The results will inform my practice as follows:

  1. Continue using online collaborative tools. I’ll continue using Google Docs and Prezi, but would like to add other tools. I’ve heard good things about Voicethread. Dipity is another website I’d like to check out for the creation of timelines, especially for my 10th graders where chronology is especially important.
  2. Emphasize Moodle more in class, and drop my plans to use Facebook. I’ve been accepting assignments on Moodle only for Q4. It helps me keep hard deadlines and avoids arguments over what work was submitted when. But this hasn’t been enough of a stick (or carrot?) to make students check it often and take responsibility for their learning. So I need to model Moodle use on a weekly basis – by opening it to show the daily plan or to explain the homework, for example. I also need to revisit the layout and content to ensure maximum user-friendliness – this may bump up my Moodle utility scores.
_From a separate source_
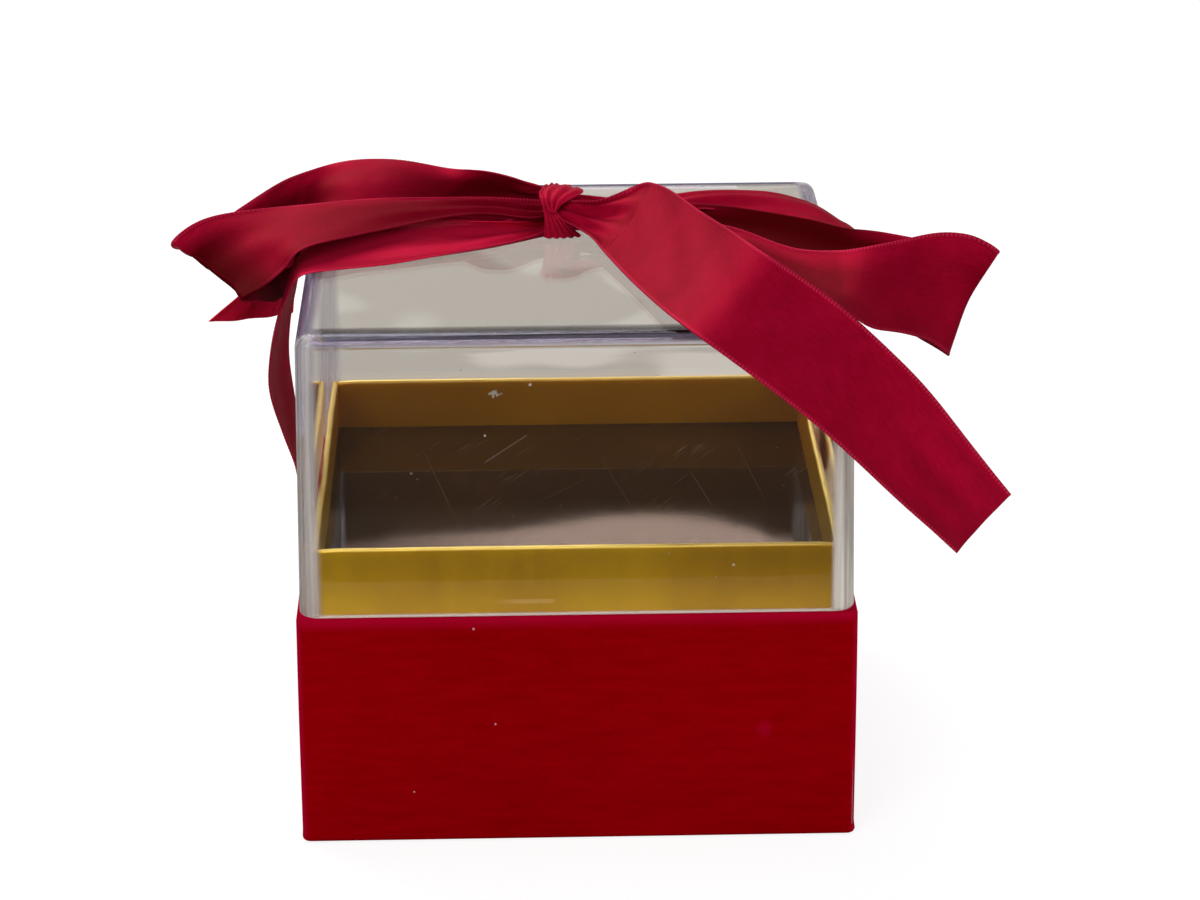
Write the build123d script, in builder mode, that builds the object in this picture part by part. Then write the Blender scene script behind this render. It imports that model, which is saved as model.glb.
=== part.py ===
from build123d import *
from math import atan, degrees
import os

# A square presentation box for chocolates: a velvet-covered board base, a gold card tray that lifts
# out, and a clear moulded lid tied with a satin ribbon. Millimetres, +Z up, front towards -Y.
# The origin is the centre of the underside.

os.makedirs("parts", exist_ok=True)

# Base
base_side = 120.0
base_height = 52.2
board = 2.0
velvet = 0.7
velvet_corner_radius = 1.5
velvet_rim_radius = 0.5
velvet_turn_in = 15.0
velvet_hem = 12.0
bottom_paper = 0.3
bottom_paper_inset = 4.0
floor_lining = 0.4
stay_leg = 14.0
stay_paper = 0.3

# Tray
tray_rise = 14.9
tray_skirt = 6.2
tray_wall = 1.4
tray_fold_radius = 0.5
tray_corner_radius = 1.2
tray_recess = 11.7
tray_board = 1.2
tray_sheet = 0.3
tray_gap = 0.3
flap_card = 0.4
flap_leg = 7.0
rest_strip = 2.0

# Lid
lid_height = 62.3
lid_wall = 2.0
lid_ledge = 0.8
lid_lean = 0.8
lid_corner_radius = 4.2
lid_edge_radius = 3.0
lid_inner_corner_radius = 2.2
lid_inner_edge_radius = 1.0

# Ribbon and bow
ribbon_width = 25.0
ribbon_thickness = 0.5
ribbon_gap = 0.2
knot_end_inset = 0.7
knot_corner_radius = 3.0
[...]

I’d also like to use technology to support these other goals:

  1. Make research a larger component of my class. If we’re trying to create independent learners, they need to be able to explore topics on their own. I’d like to take my 10th grade research project model, scale down its scope and sequence, and apply it to 9th grade.
  2. Increase authentic assessments and professional products. I should be able to completely move away from cut & paste, crayon and paper activities and use tools like Google Docs, Office, Wordle, and (which I used for the infographic above) for students to create engaging products that they are proud to show off. I’m also thinking about how to showcase student work better. One idea is to create a “Digital Museum” of student work, but I don’t think it would have many visitors. A Facebook page would be another way to do this; I’ll have to see if my survey results justify going this route.

2 thoughts on “Cold, Hard Numbers: Technology”

  1. Love the ideas this has generated and the work already done to get to this point. I hope our tech stream next year can inspire more of this. I am definitely getting ideas for how to apply this schoolwide and in the office.